Zanu-PF spokesman Simon Khaya Moyo said in a statement that the ruling party's top decision-makers had agreed to her dismissal citing 10 reasons.

These included plotting to remove Mr Mugabe from office, alleged corruption and bringing the party into disrepute - charges she has previously denied.

"The politburo felt that she lacked the quality of strong moral principles, honesty and decency and therefore ceases to be a member of Zanu-PF," Mr Moyo said.

'People disappearing'

Mr Mugabe has not publicly indicated a preferred candidate to take over his presidency.

But in December he purged the government of several ministers, including Mrs Mujuru, and appointed Emmerson Mnangagwa as his deputy, making the former justice minister the favourite to succeed him.
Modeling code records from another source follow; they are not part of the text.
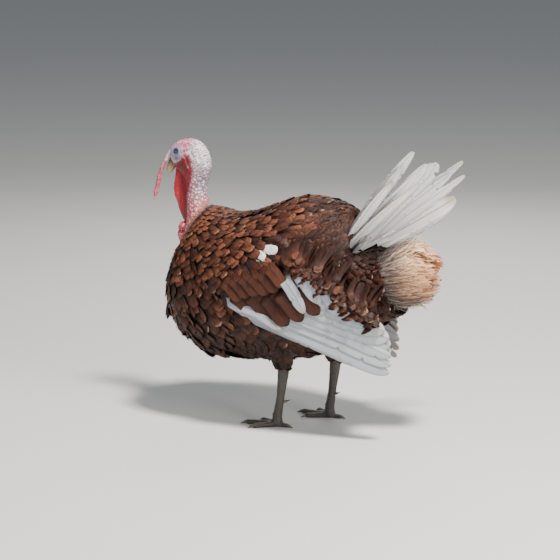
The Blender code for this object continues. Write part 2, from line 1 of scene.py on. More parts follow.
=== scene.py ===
"""The looks of a standing domestic turkey tom: skin, feathers, bare head, horn and scales.

The bird faces -Y, its left side is +X and the floor is z = 0. Lengths are metres. A place on
the bird is given as f forward, l left and z up of the bird's own zero, as in the solids.
"""

import itertools
import math
from collections import namedtuple

import bmesh
import bpy
import numpy as np
import openvdb
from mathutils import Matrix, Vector, noise
from mathutils.bvhtree import BVHTree
from numpy.random import default_rng


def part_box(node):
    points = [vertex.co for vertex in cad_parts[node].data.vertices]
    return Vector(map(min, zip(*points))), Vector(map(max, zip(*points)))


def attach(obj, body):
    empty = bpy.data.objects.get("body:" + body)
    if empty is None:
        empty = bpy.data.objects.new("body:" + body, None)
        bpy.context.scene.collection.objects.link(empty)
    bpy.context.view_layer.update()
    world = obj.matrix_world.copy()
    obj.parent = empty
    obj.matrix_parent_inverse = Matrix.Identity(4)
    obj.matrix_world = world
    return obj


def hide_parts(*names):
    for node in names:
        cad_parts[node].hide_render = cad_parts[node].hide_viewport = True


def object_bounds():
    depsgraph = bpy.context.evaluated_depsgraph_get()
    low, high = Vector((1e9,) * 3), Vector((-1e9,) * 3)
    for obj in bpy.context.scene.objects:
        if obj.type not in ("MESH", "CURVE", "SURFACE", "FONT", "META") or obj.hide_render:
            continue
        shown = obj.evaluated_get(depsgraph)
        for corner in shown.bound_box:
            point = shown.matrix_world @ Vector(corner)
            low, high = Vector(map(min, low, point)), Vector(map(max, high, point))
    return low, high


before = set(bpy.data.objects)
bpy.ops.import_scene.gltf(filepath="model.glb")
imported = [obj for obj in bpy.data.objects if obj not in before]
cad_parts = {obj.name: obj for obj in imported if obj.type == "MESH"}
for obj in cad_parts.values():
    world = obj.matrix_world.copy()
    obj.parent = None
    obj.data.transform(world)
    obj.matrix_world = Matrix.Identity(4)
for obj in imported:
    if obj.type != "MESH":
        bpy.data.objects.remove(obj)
SOLID_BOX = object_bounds()

# ---- driving values
ZERO_F, ZERO_L = -0.0799, -0.0007        # the world's origin in the bird's own f and l
CELL = 0.004                             # grid step of the body's distance field
BAND = 0.044                             # how far from the surface the field is known
SEAL = 0.001                            # closes the thin cuts between the solids
PATCH = 0.003                            # side of a feather's patch on the unwrap
MOST_ROOTS = 26000                       # the most roots tried for one coat
CLOSEST = 0.8                           # how near roots may be, as a share of their spacing
BARE_RISE = 0.0012                       # how far the bare skin stands over the solids
HOLLOW_DEPTH = 0.052                     # how far the skin sinks round the tail's quills
COAT_RINGS = 11                          # rings of points along a body feather
BARBS, FINE_BARBS = 13, 9                # loose barbs on a broad and on a narrow feather

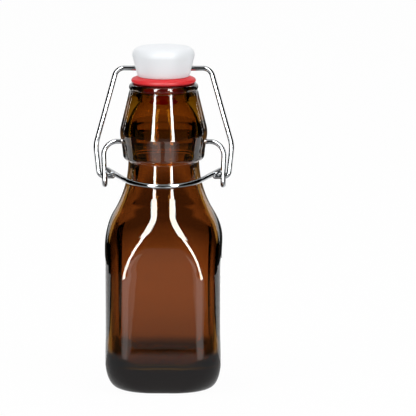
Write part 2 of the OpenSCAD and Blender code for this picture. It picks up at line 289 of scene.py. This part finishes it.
def bright_wire():
    """Drawn steel wire, nickel plated: a bright, slightly grey mirror that wavers a little."""
    material, tree = new_material("nickel_plated_steel_wire")
    bump = uneven(tree, 3.33, 1.0, 0.05, 0.02)
    shader = add_node(tree, "ShaderNodeBsdfPrincipled", {"Normal": bump.outputs[0]}, {
        "Base Color": linear("#ACAEB0"), "Metallic": 1.0, "Roughness": 0.08})
    finish_material(tree, shader)
    return material


def stopper_plastic():
    """White polypropylene, injection moulded: satin, with a little light let in."""
    material, tree = new_material("white_moulded_polypropylene")
    bump = uneven(tree, 0.667, 3.0, 0.08, 0.05)
    shader = add_node(tree, "ShaderNodeBsdfPrincipled", {"Normal": bump.outputs[0]}, {
        "Base Color": linear("#EDF0F3"), "Roughness": 0.45, "IOR": 1.49,
        "Subsurface Weight": 0.25, "Subsurface Radius": (0.003, 0.003, 0.003),
        "Subsurface Scale": 1.0})
    finish_material(tree, shader)
    return material


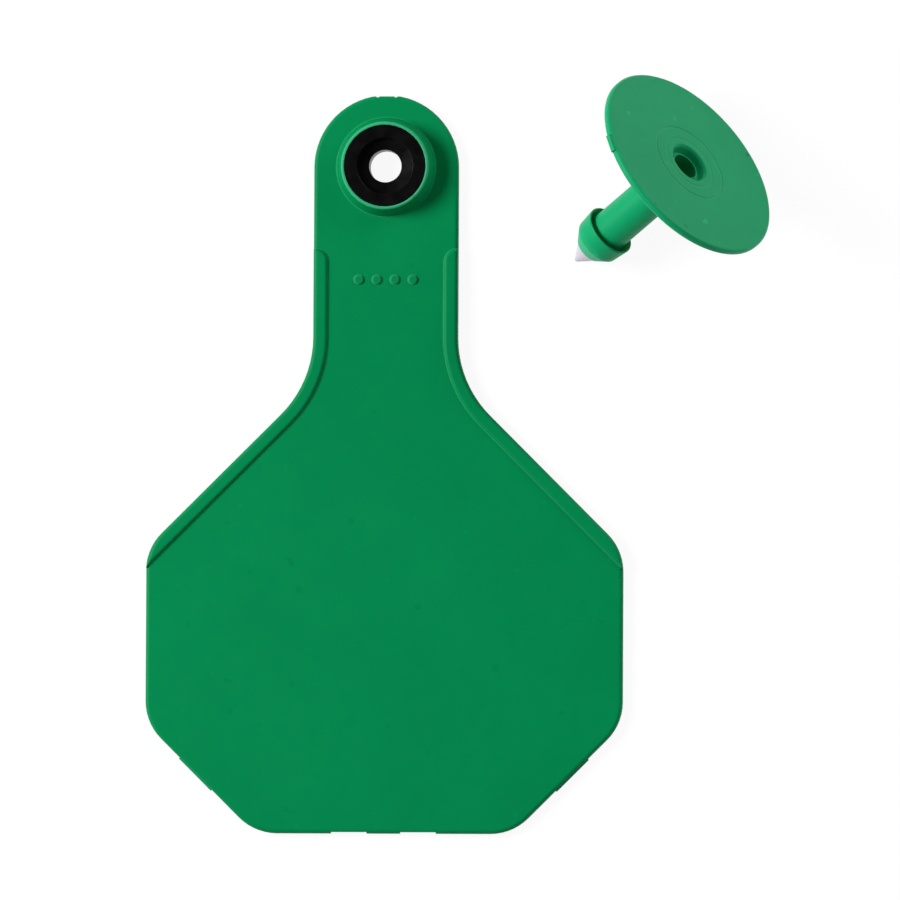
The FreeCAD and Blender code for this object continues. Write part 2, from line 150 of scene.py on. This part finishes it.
class Finish:
    """A material under construction, with short calls for its nodes."""

    def __init__(self, name):
        self.material = bpy.data.materials.new(name)
        self.material.use_nodes = True
        self.tree = self.material.node_tree
        self.shader = self.tree.nodes["Principled BSDF"]

    def node(self, kind, **settings):
        """A node with its settings, which are attributes or unlinked inputs."""
        node = self.tree.nodes.new(kind)
        for name, value in settings.items():
            if hasattr(node, name):
                setattr(node, name, value)
            else:
                node.inputs[name.replace("_", " ")].default_value = value
        return node

    def link(self, source, target):
        self.tree.links.new(source, target)

    def set(self, **inputs):
        """Constants on the shader's own sockets."""
        for name, value in inputs.items():
            self.shader.inputs[name.replace("_", " ")].default_value = value

    def noise(self, spacing, detail=2.0, stretch=(1, 1, 1)):
        """Noise on object coordinates whose features lie about that far apart."""
        place = self.node("ShaderNodeTexCoord")
        mapping = self.node("ShaderNodeMapping")
        mapping.inputs["Scale"].default_value = stretch
        noise = self.node("ShaderNodeTexNoise", Scale=1 / spacing, Detail=detail, Roughness=0.55)
        self.link(place.outputs["Object"], mapping.inputs["Vector"])
        self.link(mapping.outputs["Vector"], noise.inputs["Vector"])
        return noise.outputs["Fac"]

    def ramp(self, source, low, high, at=(0.3, 0.7)):
        """Two colours or greys blended by a factor."""
        ramp = self.node("ShaderNodeValToRGB")
        ramp.color_ramp.elements[0].position = at[0]
        ramp.color_ramp.elements[1].position = at[1]
        ramp.color_ramp.elements[0].color = low
        ramp.color_ramp.elements[1].color = high
        self.link(source, ramp.inputs["Fac"])
        return ramp.outputs["Color"]

    def blend(self, below, colour, factor, amount):
        """A colour laid over another by a mask, as strongly as the amount says."""
        top = self.node("ShaderNodeValToRGB")
        top.color_ramp.elements[0].color = grey(0)
        top.color_ramp.elements[1].color = grey(amount)
        self.link(factor, top.inputs["Fac"])
        mix = self.node("ShaderNodeMix", data_type="RGBA")
        self.link(top.outputs["Color"], mix.inputs["Factor"])
        self.link(below, mix.inputs[MIX_BELOW])
        mix.inputs[MIX_TOP].default_value = (*colour, 1.0)
        return mix.outputs[MIX_RESULT]

    def along(self, line, start, end):
        """A mask that rises from 0 to 1 between two distances along a line, with a ragged front."""
        place = self.node("ShaderNodeTexCoord")
        dot = self.node("ShaderNodeVectorMath", operation="DOT_PRODUCT")
        self.link(place.outputs["Object"], dot.inputs[0])
        dot.inputs[1].default_value = line
        wander = (end - start) * RAGGED
        ragged = self.node("ShaderNodeMath", operation="MULTIPLY_ADD")
        self.link(self.noise(RAGGED_GRAIN), ragged.inputs[0])
        ragged.inputs[1].default_value = wander
        self.link(dot.outputs["Value"], ragged.inputs[2])
        zone = self.node("ShaderNodeMapRange")
        zone.inputs["From Min"].default_value = start + wander / 2
        zone.inputs["From Max"].default_value = end + wander / 2
        self.link(ragged.outputs[0], zone.inputs["Value"])
        return zone.outputs["Result"]

    def edges(self, reach, low, high):
        """A mask that is 0 on flat faces and 1 where the surface turns sharply within the reach.

        Low and high are the turns that begin and complete it, each as one minus its cosine.
        """
        soft = self.node("ShaderNodeBevel", samples=8, Radius=reach)
        surface = self.node("ShaderNodeNewGeometry")
        dot = self.node("ShaderNodeVectorMath", operation="DOT_PRODUCT")
        self.link(soft.outputs["Normal"], dot.inputs[0])
        self.link(surface.outputs["Normal"], dot.inputs[1])
        turned = self.node("ShaderNodeMapRange")
        turned.inputs["From Min"].default_value = 1 - low
        turned.inputs["From Max"].default_value = 1 - high
        self.link(dot.outputs["Value"], turned.inputs["Value"])
        return turned.outputs["Result"]

    def bump(self, field, height, below):
        """A height field of that height, laid over another normal."""
        bump = self.node("ShaderNodeBump", Strength=1.0, Distance=height)
        self.link(field, bump.inputs["Height"])
        self.link(below, bump.inputs["Normal"])
        return bump.outputs["Normal"]


def shade(value, factor):
    """A colour made darker or lighter, with an alpha of 1."""
    return tuple(min(1.0, part * factor) for part in value) + (1.0,)


def grey(value):
    """A grey, with an alpha of 1."""
    return (value, value, value, 1.0)


def button_axis():
    """The direction from the button's disc to its point, and where on it the bore's middle lies."""
    bore = next(mount for mount in frame["record"]["mounts"] if mount["name"] == "pin_bore")
    line = -Vector(bore["axis"])
    return line, line.dot(Vector(bore["pos_m"]))


def dress(node, material):
    """Puts the material on a CAD node's own slots."""
    thing = frame["nodes"][node]
    for slot in thing.material_slots:
        slot.link = "OBJECT"
        slot.material = material


# The soft green moulding: spacings and heights in metres, tones as shares of its colour.
CLOUD_SPACING, CLOUD_DARK, CLOUD_PALE = 14 * MM, 0.97, 1.04
# Turns of the surface at which the painted edge highlight begins and is full.
EDGE_HIGHLIGHT_BEGINS, EDGE_HIGHLIGHT_FULL = 0.02, 0.16
SPECKS = (
    # spacing, level of the noise above which a speck shows, tone
    (1.7 * MM, 0.735, 1.55),
    (2.3 * MM, 0.745, 0.45),
)
SPECK_EDGE = 0.03
WEAR_SPACING, WEAR_SMOOTH, WEAR_MATT = 2.2 * MM, -0.04, 0.06
FLOW_SPACING, FLOW_STRETCH, FLOW_HEIGHT = 5 * MM, (1, 0.35, 1), 0.02 * MM
GRAIN_HEIGHT = 0.004 * MM


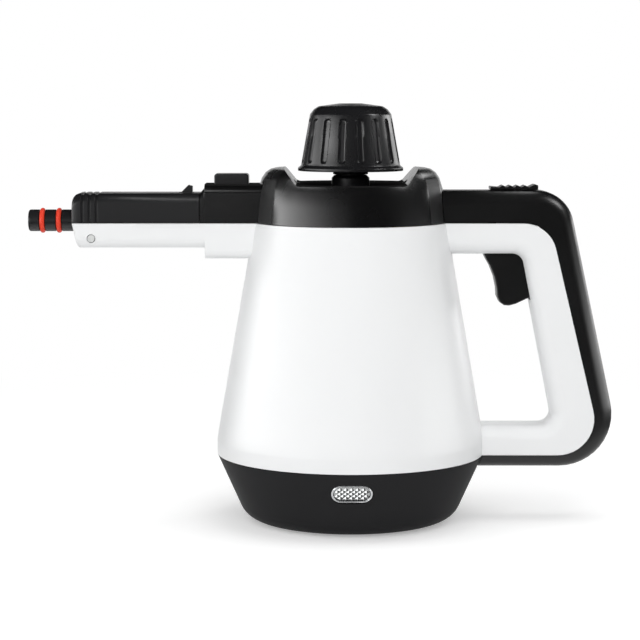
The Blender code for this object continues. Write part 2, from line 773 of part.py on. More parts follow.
def shell_holes():
    """Screw holes, the trigger's slot and pin hole, the nozzle's holes and the shallow side rails."""
    holes = [nozzle_hole()]
    for x, z in shell_screw_places():
        holes.append(rod("pilot", (x, SHELL_SCREW_TIP_Y - FIT, z), (x, SHELL_SCREW_SINK_Y + OVERRUN, z),
                         SHELL_SCREW_RADIUS + FIT))
        holes.append(rod("counterbore", (x, SHELL_SCREW_SINK_Y, z), (x, HANDLE_HALF_WIDTH + OVERRUN, z),
                         SHELL_SCREW_HEAD + FIT))
    pin_reach = trigger_pin_reach() + FIT
    holes.append(rod("pin hole", (TRIGGER_PIVOT_X, -pin_reach, TRIGGER_PIVOT_Z),
                     (TRIGGER_PIVOT_X, pin_reach, TRIGGER_PIVOT_Z), TRIGGER_PIN_RADIUS + FIT))
    slot_half = TRIGGER_HALF_WIDTH + SLOT_CLEARANCE
    holes.append(box("trigger slot", (TRIGGER_SLOT_X, -slot_half, TRIGGER_SLOT_Z),
                     (TRIGGER_SLOT_X + TRIGGER_SLOT_DEPTH, slot_half, TRIGGER_PIVOT_Z)))
    across = BARREL_HALF_WIDTH + OVERRUN
    pin_x = BARREL_FRONT_X + PIN_SETBACK
    holes.append(rod("nozzle pin hole", (pin_x, -across, PIN_Z), (pin_x, across, PIN_Z), PIN_RADIUS + FIT))
    for side in (-1, 1):
        edges = sorted((side * (BARREL_HALF_WIDTH - RAIL_DEPTH), side * across))
        holes.append(box("rail", (BARREL_FRONT_X + RAIL_SETBACK, edges[0], RAIL_Z),
                         (SHROUD_END_X, edges[1], BODY_SEAM_Z + OVERRUN)))
        holes.append(rod("spring pocket", (TRIGGER_PIVOT_X, side * TRIGGER_HALF_WIDTH, TRIGGER_PIVOT_Z),
                         (TRIGGER_PIVOT_X, side * pin_boss_start(), TRIGGER_PIVOT_Z),
                         TRIGGER_PIN_RADIUS + FIT + 2 * TRIGGER_SPRING_WIRE + SLOT_CLEARANCE))
    return holes


def body_shells():
    """The white clamshell: cone, lower barrel and the inner half of the handle, split down the middle."""
    shell = body_cone(0, OVERRUN)
    lower_shroud = along_x("lower shroud", LOWER_SHROUD_Z, BODY_SEAM_Z + OVERRUN, BARREL_HALF_WIDTH,
                           BARREL_EDGE, 0,
                           LOWER_SHROUD_X, -HANDLE_START_X)
    join(shell, handle_solid(0), lower_barrel_solid(), lower_shroud)
    combine(shell, [white_zone(-SEAM_GAP / 2)], "INTERSECT")
    inner_edge = BARREL_EDGE - WALL
    barrel_cavity = along_x("barrel cavity", BARREL_BOTTOM_Z + WALL, BODY_SEAM_Z + OVERRUN,
                            BARREL_HALF_WIDTH - WALL,
                            inner_edge, 0, barrel_cavity_start(), -HANDLE_START_X)
    shroud_cavity = along_x("shroud cavity", LOWER_SHROUD_Z + WALL, BODY_SEAM_Z + OVERRUN,
                            BARREL_HALF_WIDTH - WALL,
                            inner_edge, 0, LOWER_SHROUD_X + WALL, -HANDLE_START_X)
    cut(shell, body_cone(WALL, OVERRUN * 2), handle_solid(WALL), barrel_cavity, shroud_cavity)
    join(shell, *shell_bosses())
    cut(shell, *shell_holes())
    rear = copy_of(shell, "body_shell_rear")
    shell.name = "body_shell_front"
    far = NOZZLE_REACH * 2
    cut(shell, box("rear side", (-far, -SEAM_GAP / 2, -far), (far, far, far)))
    cut(rear, box("front side", (-far, -far, -far), (far, SEAM_GAP / 2, far)))
    return [(shell, "white_plastic"), (rear, "white_plastic")]


def handle_spine():
    """The black strip along the top and back of the handle, with the slot for the lock slider."""
    start, end = stem_span()
    spine = handle_solid(0)
    cut(spine, white_zone(SEAM_GAP / 2), handle_solid(WALL), collar_solid(SEAM_GAP),
        base_bowl(SEAM_GAP, BASE_SEAM_Z + OVERRUN),
        box("stem slot", (start - SLIDER_TRAVEL - SLOT_CLEARANCE, -STEM_HALF_WIDTH - SLOT_CLEARANCE,
                          SPINE_TOP_Z - WALL - OVERRUN),
            (end + SLOT_CLEARANCE, STEM_HALF_WIDTH + SLOT_CLEARANCE, SPINE_TOP_Z + OVERRUN)))
    spine.name = "handle_spine"
    return [(spine, "black_matte")]


def collar_ring(radius, z):
    """The collar's plan outline: a circle with a flat cheek beside each arm."""
    front = [CHEEK_OUTER + (math.pi - 2 * CHEEK_OUTER) * k / COLLAR_ARC_STEPS
             for k in range(COLLAR_ARC_STEPS + 1)]
    end = [-CHEEK_INNER, -CHEEK_INNER / 2, 0, CHEEK_INNER / 2, CHEEK_INNER]
    angles = end + front + [math.pi + angle for angle in end + front]
    return [(radius * math.cos(angle), radius * math.sin(angle), z) for angle in angles]


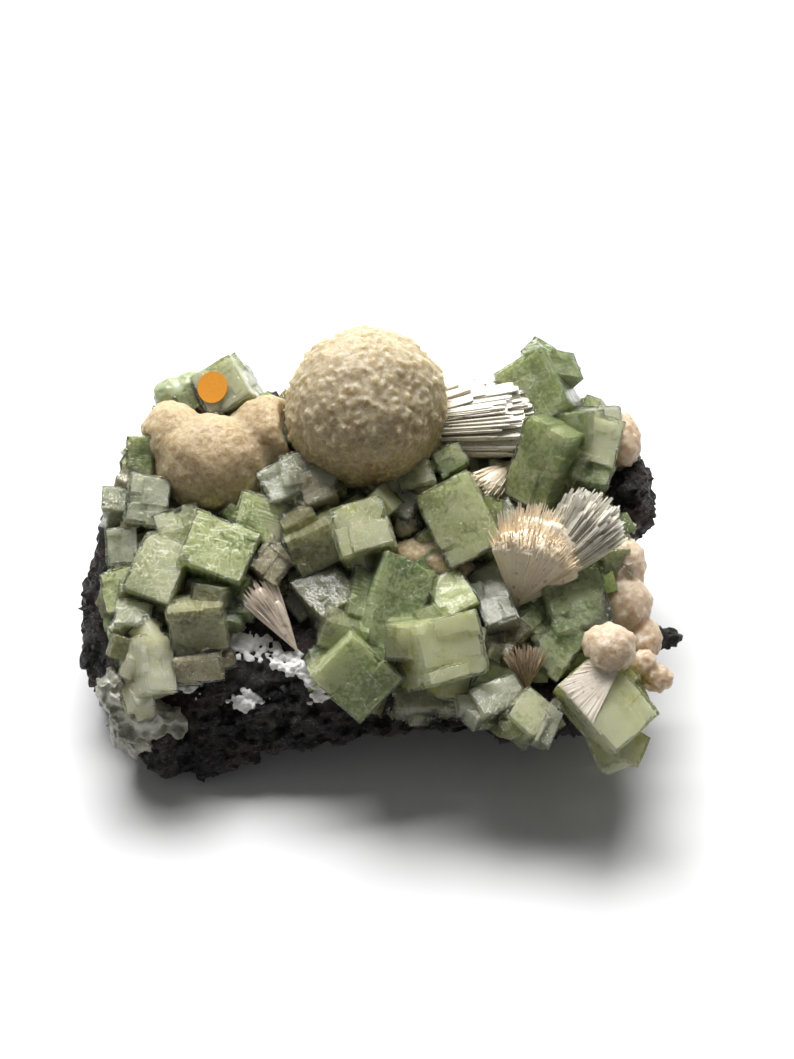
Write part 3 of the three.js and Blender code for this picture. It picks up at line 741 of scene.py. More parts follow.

Didymus Mutasa, one of the sacked ministers and a former confidante of President Mugabe, was expelled from Zanu-PF earlier this year.

He has told the BBC's Focus on Africa programme that he now fears for his life.

"You see people disappearing… so will they spare my life or send a sniper to shoot at me?" he said.

He said the fighting in Zanu-PF was worse than the situation under former white minority leader Ian Smith.

"The Smith regime was not as bad as the current regime - it's really terrible," Mr Mutasa said.